Stored data →
------------------------------------------------------------------------

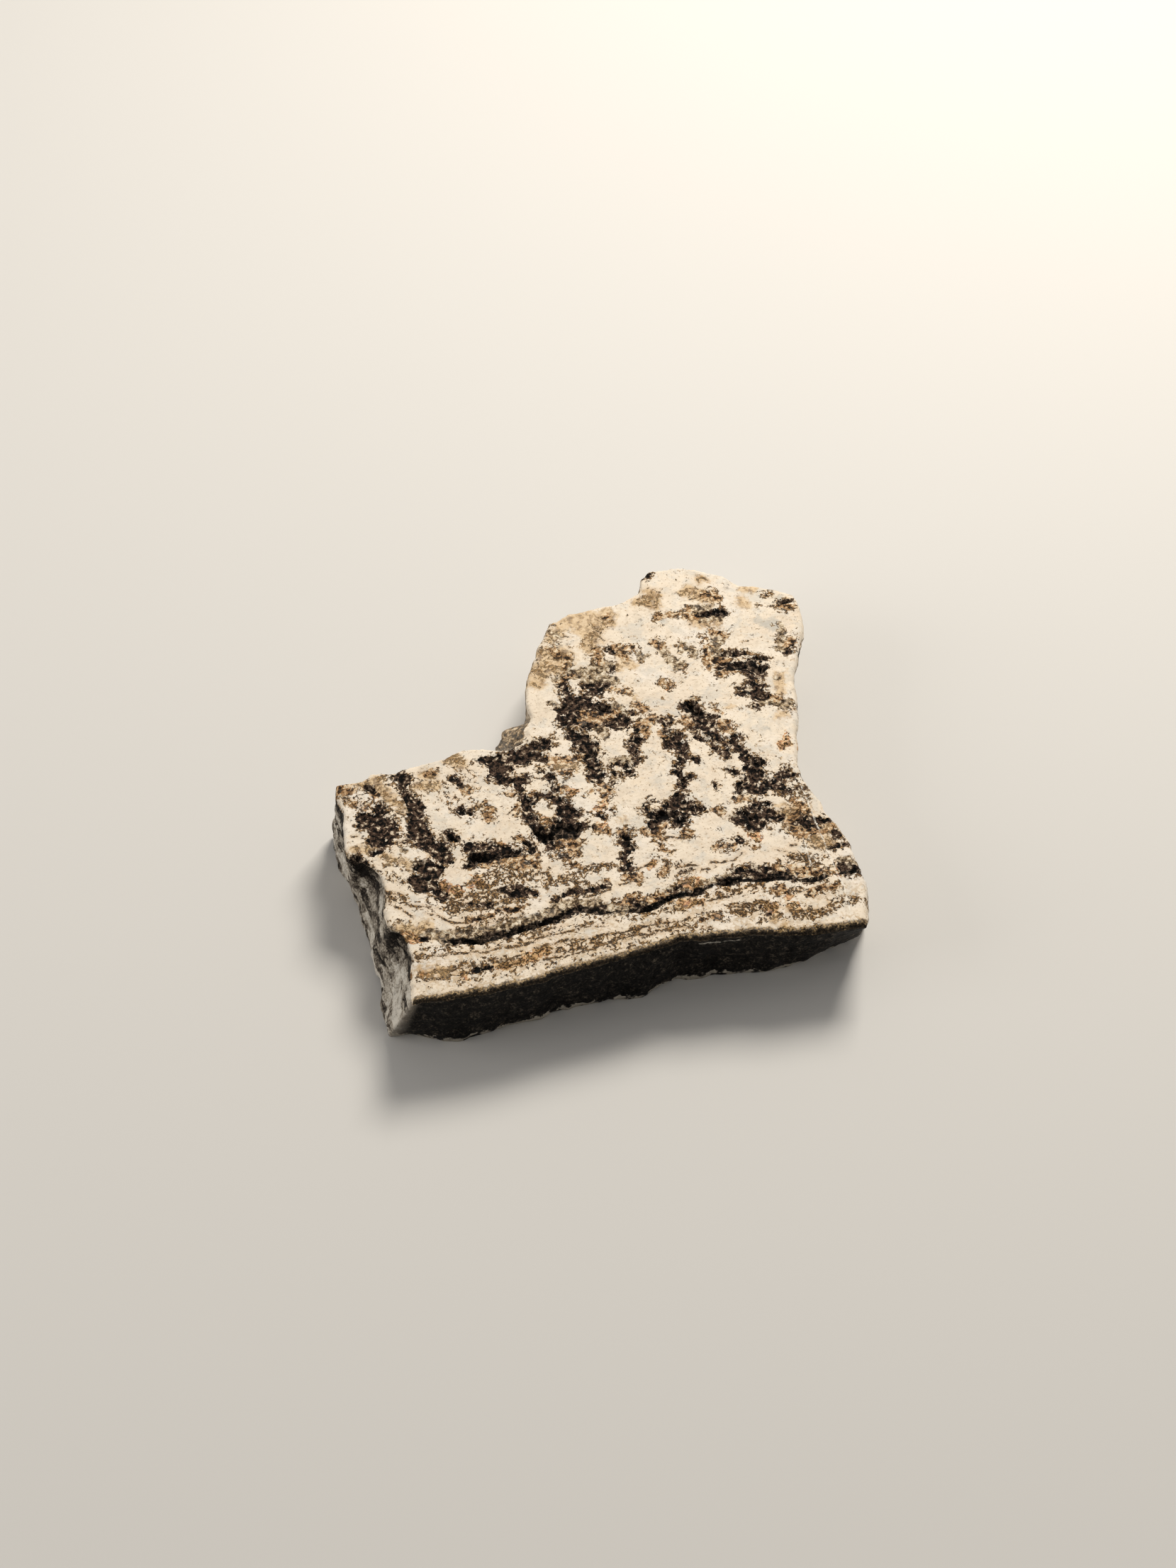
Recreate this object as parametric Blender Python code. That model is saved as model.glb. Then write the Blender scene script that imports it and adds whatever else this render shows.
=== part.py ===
"""A small sawn slab of stromatolite, one piece of banded fossil rock.

The slab lies on its flat underside. X runs along the growth bands, Y runs the way they grew
and Z runs up through the slab. The origin is under the slab's middle, on its underside.
"""

import bmesh
import bpy
import numpy as np

MM = 0.001

# Driving sizes in millimetres
THICKNESS = 4.0
ARM_CELLS = 20
TOWER_CELLS = 29
LOWER_CELLS_UP = 30
TOWER_CELLS_UP = 20
WALL_DEPTHS = (0.14, 0.5, 1.0, 1.7, 2.4, 3.1, 3.7, 4.0)
RIM_ROUNDING = 0.08

# Small flakes off the foot of the wall: mean depth, depth of the scallops, and their spacing
FOOT_CHIP = 0.16
FOOT_SCALLOP = 0.14
FOOT_SCALLOP_X = 3.0
FOOT_SCALLOP_Y = 3.7

# The face's edge, x and y, and how far the foot of the wall stands from it in x and y
FRONT_EDGE = (
    (-11.80, -11.90, -1.30, 1.00),
    (-11.30, -11.85, -0.70, 0.75),
    (-10.60, -11.92, -0.25, 0.35),
    (-9.80, -12.06, -0.05, 0.00),
    (-8.60, -12.15, 0.00, 0.27),
    (-6.00, -12.15, 0.00, 0.40),
    (-4.80, -11.98, 0.00, 0.43),
    (-3.60, -11.86, 0.00, 0.40),
    (-2.20, -11.86, 0.00, 0.42),
    (-1.20, -11.72, 0.00, 0.10),
    (-0.30, -11.68, 0.00, 0.00),
    (0.60, -11.62, 0.00, 0.30),
    (1.50, -11.46, 0.00, 0.40),
    (2.40, -11.66, 0.00, 0.38),
    (4.80, -11.97, 0.00, 0.33),
    (5.90, -12.22, 0.00, 0.48),
    (6.90, -12.56, 0.00, 0.85),
    (8.30, -12.70, 0.00, 1.10),
    (9.40, -12.72, 0.05, 1.60),
    (10.30, -12.85, 0.25, 1.98),
)
LOWER_RIGHT_EDGE = (
    (10.30, -12.85, 0.25, 1.98),
    (10.55, -12.30, 0.40, 1.60),
    (10.85, -11.30, 0.50, 0.95),
    (11.12, -10.40, 0.40, 0.30),
    (11.20, -9.40, 0.30, 0.00),
    (11.12, -8.40, 0.25, 0.00),
    (11.15, -7.60, 0.20, 0.00),
    (10.95, -6.80, 0.20, 0.00),
    (10.54, -5.60, 0.15, 0.00),
    (10.55, -4.80, 0.10, 0.00),
    (10.28, -3.60, 0.05, 0.00),
    (10.12, -3.10, 0.00, 0.00),
    (10.18, -2.20, -0.10, 0.00),
    (10.75, -0.40, -0.30, 0.00),
    (11.15, 0.60, -0.40, 0.05),
    (11.50, 1.70, -0.40, 0.05),
    (11.75, 2.90, -0.45, 0.10),
)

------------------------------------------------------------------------

What this task involves →
Each line of the listing should be echoed back exactly.

Answer to this problem →
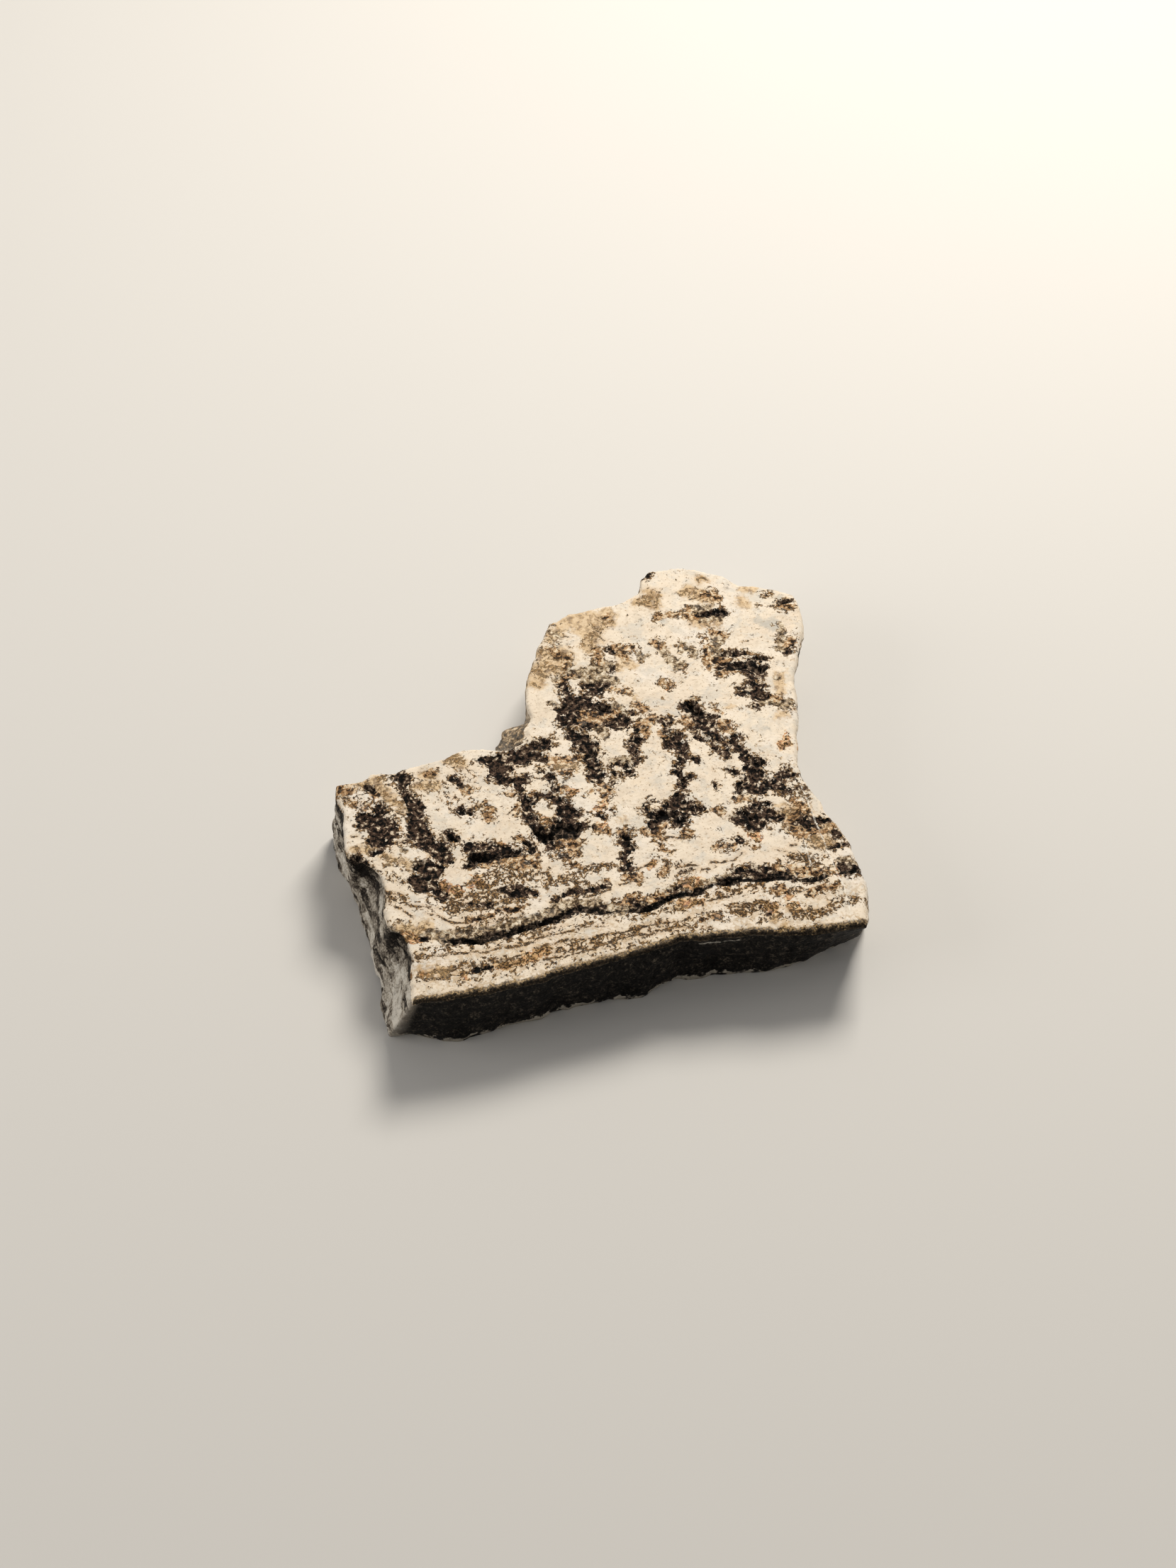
Recreate this object as parametric Blender Python code. That model is saved as model.glb. Then write the Blender scene script that imports it and adds whatever else this render shows.
=== part.py ===
"""A small sawn slab of stromatolite, one piece of banded fossil rock.

The slab lies on its flat underside. X runs along the growth bands, Y runs the way they grew
and Z runs up through the slab. The origin is under the slab's middle, on its underside.
"""

import bmesh
import bpy
import numpy as np

MM = 0.001

# Driving sizes in millimetres
THICKNESS = 4.0
ARM_CELLS = 20
TOWER_CELLS = 29
LOWER_CELLS_UP = 30
TOWER_CELLS_UP = 20
WALL_DEPTHS = (0.14, 0.5, 1.0, 1.7, 2.4, 3.1, 3.7, 4.0)
RIM_ROUNDING = 0.08

# Small flakes off the foot of the wall: mean depth, depth of the scallops, and their spacing
FOOT_CHIP = 0.16
FOOT_SCALLOP = 0.14
FOOT_SCALLOP_X = 3.0
FOOT_SCALLOP_Y = 3.7

# The face's edge, x and y, and how far the foot of the wall stands from it in x and y
FRONT_EDGE = (
    (-11.80, -11.90, -1.30, 1.00),
    (-11.30, -11.85, -0.70, 0.75),
    (-10.60, -11.92, -0.25, 0.35),
    (-9.80, -12.06, -0.05, 0.00),
    (-8.60, -12.15, 0.00, 0.27),
    (-6.00, -12.15, 0.00, 0.40),
    (-4.80, -11.98, 0.00, 0.43),
    (-3.60, -11.86, 0.00, 0.40),
    (-2.20, -11.86, 0.00, 0.42),
    (-1.20, -11.72, 0.00, 0.10),
    (-0.30, -11.68, 0.00, 0.00),
    (0.60, -11.62, 0.00, 0.30),
    (1.50, -11.46, 0.00, 0.40),
    (2.40, -11.66, 0.00, 0.38),
    (4.80, -11.97, 0.00, 0.33),
    (5.90, -12.22, 0.00, 0.48),
    (6.90, -12.56, 0.00, 0.85),
    (8.30, -12.70, 0.00, 1.10),
    (9.40, -12.72, 0.05, 1.60),
    (10.30, -12.85, 0.25, 1.98),
)
LOWER_RIGHT_EDGE = (
    (10.30, -12.85, 0.25, 1.98),
    (10.55, -12.30, 0.40, 1.60),
    (10.85, -11.30, 0.50, 0.95),
    (11.12, -10.40, 0.40, 0.30),
    (11.20, -9.40, 0.30, 0.00),
    (11.12, -8.40, 0.25, 0.00),
    (11.15, -7.60, 0.20, 0.00),
    (10.95, -6.80, 0.20, 0.00),
    (10.54, -5.60, 0.15, 0.00),
    (10.55, -4.80, 0.10, 0.00),
    (10.28, -3.60, 0.05, 0.00),
    (10.12, -3.10, 0.00, 0.00),
    (10.18, -2.20, -0.10, 0.00),
    (10.75, -0.40, -0.30, 0.00),
    (11.15, 0.60, -0.40, 0.05),
    (11.50, 1.70, -0.40, 0.05),
    (11.75, 2.90, -0.45, 0.10),
)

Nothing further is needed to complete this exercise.